I know that this one isn’t a new release, but it blew me away so thoroughly that it deserved a review. I have only one word to sum it up: EPIC. A dark power in Nippon (Japan) has been released! The long sealed Orochi has awoken and the tree spirit Sakuya summons the goddess of the sun, Amaterasu to once more defeat Orochi as she did 100 years ago. Unfortunately, our lupine heroine has lost most of her power as people’s faith has dwindled. You must play through an intricate storyline to rediscover Amaterasu’s power, gain the faith of the people, and clear Nippon of the curse of darkness that casts a pall over all its wonders. You will meet 13 spirits of the brush (some multiple times). with each visit Amaterasu gains a new ability. She fights and solves Zelda-esque puzzles with the power of the celestial brush. The wii’s motion sensor allows you to draw on the screen to evoke different powers. This game is very difficult, but absolutely amazing.
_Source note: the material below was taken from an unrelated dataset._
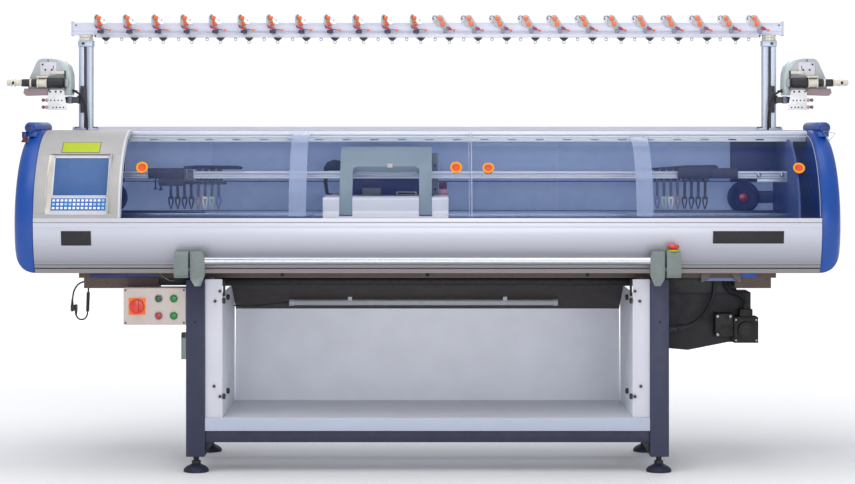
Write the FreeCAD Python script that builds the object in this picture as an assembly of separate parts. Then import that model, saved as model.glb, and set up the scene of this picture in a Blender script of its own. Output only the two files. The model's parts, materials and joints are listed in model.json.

The controls are smooth as silk (excepting the dodge move, which doesn’t work, but you don’t really need to use it) and the game is amazingly large and complex. The maps are enormous, the gameplay intensely varied, and mini-games and sidequests are everywhere. The plot is not only complex, but moving as well (I cried during the cutscene in the middle of the final boss fight, and I do not cry easily at anything). The graphics are a bit outdated, but highly stylised and beautiful. They mimic Japanese Sumi-e paintings. I have long been a raving Zelda fan, but can easily name Okami as my all-time favourite game. It’s like Zelda on an immense scale. The characters are quirky and lovable, there are plenty of moments that will make you gasp, cry, and laugh, and the dungeons are some of the most fun I have ever seen. If you like RPGs, Okami is a must-play. I am eagerly anticipating its 2011 sequel, Okamiden for DS.